But this increase was lower than the 5.7 per cent quarter-on-quarter rise in Q4 2007.

The median COV of all resale flats in Q1 this year was $21,000, slightly down from $22,000 in Q4 2007.

In some estates, the drop was much larger.

The median COV of executive flats in Bishan, for instance, plunged $25,000-$45,000 in Q1 2008, and that of five-room flats in Marine Parade fell $15,000-$50,000.

On the resale price trend, PropNex CEO Mohamed Ismail believes an increase is sustainable in the long term and that double-digit growth this year is attainable, given the robust economy.

Mr Ismail reckons the falling COV reflects a smaller number of private property and en bloc downgraders in the market.

He expects the COV to stabilise at $20,000 islandwide for the year, as demand for resale flats increases and the number of surplus flats falls.

ERA’s Mr Lim also expects the resale market to remain healthy for the rest of the year, though price growth may be more measured.

‘For the whole year, we do not expect resale prices to increase more than 10 per cent,’ he said.

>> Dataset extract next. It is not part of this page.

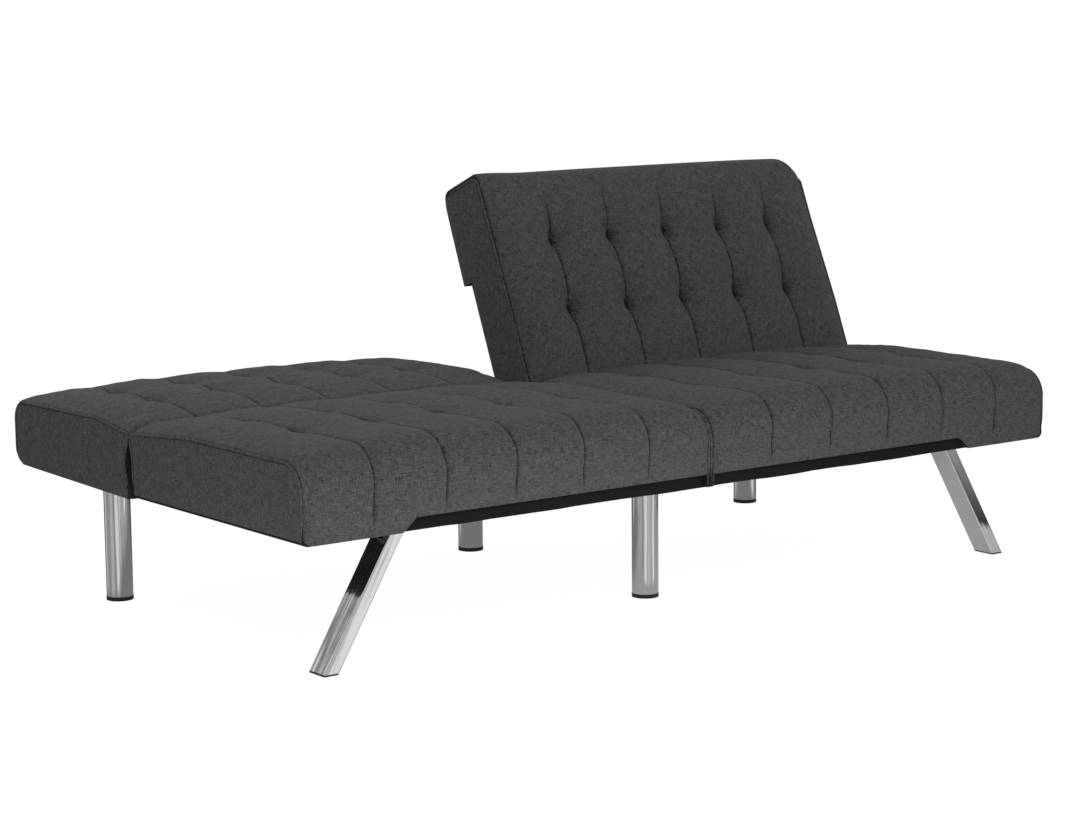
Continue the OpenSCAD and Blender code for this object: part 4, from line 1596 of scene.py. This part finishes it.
@dataclass
class Studio:
    """A white floor and background, an even soft light from all round, and the camera."""

    camera_place: tuple[float, float, float] = (-3.1654, -4.2279, 1.118)
    yaw: float = 36.936
    pitch: float = 8.733
    roll: float = -0.524
    lens: float = 91.0
    shift_x: float = -0.003

    def build(self) -> None:
        """Sets up the view, the camera, the floor and the light."""
        scene = bpy.context.scene
        scene.view_settings.view_transform = "Standard"
        scene.view_settings.look = "None"
        self.camera(scene)
        self.floor()
        self.world(scene)
        self.lamp("rear_soft_box", (-1.6, 2.4, 2.4), 46.0)
        self.lamp("front_soft_box", (-1.5, -3.3, 1.9), 50.0)
        LOG.info("studio ready")

    def camera(self, scene: bpy.types.Scene) -> None:
        """Places the camera: it looks along yaw and pitch, then rolls about its line of sight.

        Args:
            scene: The scene.
        """
        yaw, pitch, roll = (math.radians(a) for a in (self.yaw, self.pitch, self.roll))
        level = math.cos(pitch)
        forward = Vector((math.sin(yaw) * level, math.cos(yaw) * level, -math.sin(pitch)))
        right = Vector((math.cos(yaw), -math.sin(yaw), 0))
        up = right.cross(forward)
        across = right * math.cos(roll) + up * math.sin(roll)
        upward = up * math.cos(roll) - right * math.sin(roll)
        turn = Matrix((across, upward, -forward)).transposed().to_4x4()
        data = bpy.data.cameras.new("studio_camera")
        data.lens = self.lens
        data.sensor_width = 36.0
        data.shift_x = self.shift_x
        data.clip_end = 60.0
        camera = bpy.data.objects.new("studio_camera", data)
        camera.matrix_world = Matrix.Translation(self.camera_place) @ turn
        scene.collection.objects.link(camera)
        scene.camera = camera

    def floor(self) -> None:
        """A large pale floor: nearly white, with faint soft shadows; to the cloth it glows as a painted pool of
        light, and polished metal sees painted shade in it.
        """
        half = 30000.0
        points = np.array([[-half, -half, 0], [half, -half, 0], [half, half, 0], [-half, half, 0]], float)
        material = bpy.data.materials.new("white_seamless_paper")
        material.use_nodes = True
        tree = material.node_tree
        paper = tree.nodes["Principled BSDF"]
        sheet = {"Base Color": linear("#e9e9e8"), "Roughness": 0.9, "Specular IOR Level": 0.0}
        set_node(tree, paper, sheet, {})
        rays = add_node(tree, "LightPath").outputs
        place = add_node(tree, "TexCoord").outputs["Object"]
        white = add_node(tree, "Emission", {"Color": (1, 1, 1, 1), "Strength": 1.06})
        # Painted light: to the cloth the floor glows as a bright patch in front of the seat that fades towards
        # the rear.
        away = add_node(tree, "VectorMath", {"operation": "DISTANCE", 1: (-0.7, -1.5, 0)}, {0: place})
        painted_light_level = add_node(tree, "MapRange",
                         {"interpolation_type": "SMOOTHSTEP", "From Min": 0.5, "From Max": 2.3,
                          "To Min": 1.75, "To Max": 0.45}, {"Value": away.outputs["Value"]})
        painted_light_pool = add_node(tree, "Emission", {}, {"Strength": painted_light_level.outputs["Result"]})
        # Polished metal sees the studio through the floor, with painted shade in its reflections:
        # glowing patches of set brightness under the sofa bed and beside it.
        parts = add_node(tree, "SeparateXYZ", {}, {0: place}).outputs
        clear = add_node(tree, "BsdfTransparent", {})
        span = lambda value, start, end: add_node(tree, "MapRange", {"From Min": start, "From Max": end},
                                                  {"Value": value}).outputs[0]
        times = lambda a, b: add_node(tree, "Math", {"operation": "MULTIPLY"}, {0: a, 1: b}).outputs[0]
        width = add_node(tree, "Math", {"operation": "ABSOLUTE"}, {0: parts[0]}).outputs[0]
        deep = times(span(parts[1], -0.50, -0.44), span(parts[1], 0.50, 0.30))
        under = times(deep, span(width, 0.90, 0.80))
        beside = times(span(parts[1], -0.67, -0.72), span(parts[0], 0.92, 0.98))
        mirror = clear.outputs[0]
        shades = ((under, (-0.30, -0.05), (0.44, 0.24)), (beside, (-0.75, -1.5), (0.05, 0.40)))
        for mask, edges, glow in shades:
            fade = {"From Min": edges[0], "From Max": edges[1], "To Min": glow[0], "To Max": glow[1]}
            level = add_node(tree, "MapRange", fade, {"Value": parts[1]})
            shade = add_node(tree, "Emission", {}, {"Strength": level.outputs[0]}).outputs[0]
            mirror = add_node(tree, "MixShader", {}, {0: mask, 1: mirror, 2: shade}).outputs[0]
        seen = add_node(tree, "Math", {"operation": "MULTIPLY", 1: 0.93},
                        {0: rays["Is Camera Ray"]}).outputs[0]
        look = paper.outputs["BSDF"]
        for mask, other in ((rays["Is Diffuse Ray"], painted_light_pool.outputs[0]), (rays["Is Glossy Ray"], mirror),
                            (seen, white.outputs[0])):
            look = add_node(tree, "MixShader", {}, {0: mask, 1: look, 2: other}).outputs[0]
        tree.links.new(look, tree.nodes["Material Output"].inputs["Surface"])
        obj = new_piece("floor", points, np.array([[0, 1, 2, 3]]), [material])

    def world(self, scene: bpy.types.Scene) -> None:
        """White to the camera, even light to cloth, and a studio with dark gaps to polished metal.

        Args:
            scene: The scene.
        """
        world = bpy.data.worlds.new("studio")
        scene.world = world
        world.use_nodes = True
        tree = world.node_tree
        path = add_node(tree, "LightPath").outputs
        place = add_node(tree, "TexCoord").outputs["Generated"]
        parts = add_node(tree, "SeparateXYZ", {}, {0: place}).outputs
        dome = add_node(tree, "MapRange", {"From Min": -1.0, "From Max": 1.0, "To Min": 0.14, "To Max": 1.02},
                        {"Value": parts[0]}).outputs[0]
        around = add_node(tree, "Math", {"operation": "ARCTAN2"}, {0: parts[0], 1: parts[1]}).outputs[0]
        turn = add_node(tree, "MapRange", {"From Min": -math.pi, "From Max": math.pi}, {"Value": around})
        # Place round the room, in turns, and brightness of what the metal sees there.
        stops = [(0.0, 0.62), (0.03, 0.7), (0.055, 0.42), (0.072, 0.85), (0.11, 0.98), (0.14, 0.55),
                 (0.16, 0.28), (0.19, 0.45), (0.234, 0.62), (0.28, 0.4), (0.33, 0.33), (0.385, 0.42),
                 (0.41, 0.85), (0.425, 0.2), (0.44, 0.95), (0.456, 0.35), (0.48, 0.15), (0.52, 0.05),
                 (0.7, 0.05), (0.76, 0.3), (0.84, 0.4), (0.875, 0.6), (0.888, 1.02), (0.906, 1.02),
                 (0.925, 0.5), (0.96, 0.52)]
        bands = add_node(tree, "ValToRGB",
                         {"stops": [(p, (v, v, v, 1)) for p, v in stops]}, {"Fac": turn.outputs["Result"]})
        glossy = add_node(tree, "Mix", {"data_type": "RGBA"},
                          {0: path["Is Glossy Ray"], 6: dome, 7: bands.outputs["Color"]}).outputs[2]
        colour = add_node(tree, "Mix", {"data_type": "RGBA", 7: (1.02, 1.02, 1.02, 1)},
                          {0: path["Is Camera Ray"], 6: glossy})
        tree.links.new(colour.outputs[2], tree.nodes["Background"].inputs["Color"])
        tree.nodes["Background"].inputs["Strength"].default_value = 1.0

    def lamp(self, name: str, place: tuple[float, float, float], energy: float) -> None:
        """A large soft lamp that faces the middle of the sofa bed.

        Args:
            name: Name of the lamp.
            place: Where it stands.
            energy: Its power in watts.
        """
        data = bpy.data.lights.new(name, "AREA")
        data.shape = "RECTANGLE"
        data.size, data.size_y = 2.4, 1.6
        data.energy = energy
        lamp = bpy.data.objects.new(name, data)
        lamp.visible_glossy = False
        lamp.location = place
        lamp.rotation_euler = (Vector((0, 0, 0.3)) - lamp.location).to_track_quat("-Z", "Y").to_euler()
        bpy.context.scene.collection.objects.link(lamp)


# For each module: how far its back is raised, and what differs in its seat and its back.
LOOKS: dict[Side, tuple[float, dict[str, Any], dict[str, Any]]] = {
    Side.LEFT: (
        0.0,
        {"seed": 8, "slant": (643.0, 671.0)},
        {"seed": 23, "hinge_edge": 352.0, "corner": 12.0, "seam_shade": 0.38, "puff": 4.2}),
    Side.RIGHT: (
        67.5,
        {"seed": 3, "slant": (635.0, 663.0), "bevelled": 14.0},
        {"seed": 15, "hinge_edge": 364.0, "corner": 40.0, "seam_shade": 0.45, "puff": 4.8, "bevelled": 14.0,
         "drawn_in": 18.0}),
}


def main() -> None:
    """Builds the sofa bed's pieces in order, then the studio."""
    logging.basicConfig(level=logging.INFO, format="%(name)s: %(message)s")
    shop = Workshop()
    shop.dress_frame()
    for side in Side:
        word = side.name.lower()
        angle, seat_look, back_look = LOOKS[side]
        seat = SeatCushion(f"{word}_seat", f"{word}_seat_cushion", "base", side, shop, **seat_look)
        seat.set_rows(-292.0, -140.0)
        seat.build()
        back = BackCushion(f"{word}_back", f"{word}_back_cushion", f"{word}_back", side, shop, raised=angle,
                           tuft_depth=23.0, **back_look)
        back.set_rows(220.0, 366.0)
        back.build()
        BackCloth(shop, side, angle).build()
    BaseCloth(shop).build()
    for node in ("centre_front_leg", "centre_rear_leg", "left_rear_leg", "right_rear_leg"):
        RoundLeg(shop, node).build()
    for side in Side:
        AngledLeg(shop, f"{side.name.lower()}_front_leg", side).build()
    Studio().build()


if __name__ == "__main__":
    main()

He noted that some demand for resale flats may be diverted to the increasing number of new flats coming on stream.

‘First-timers and those that can wait a couple of years are likely to go for new flats, as buying direct from HDB involves little or no cash outlay,’ he said.

HDB said yesterday it plans to offer 5,000 new flats under the Build-To-Order (BTO) system during the next six months.

Together with 1,100 launched in Q1, the planned BTO supply of 6,100 new flats for January to September will exceed the numbers of BTO flats launched in 2007 or 2006, which were 6,000 and 2,400 respectively.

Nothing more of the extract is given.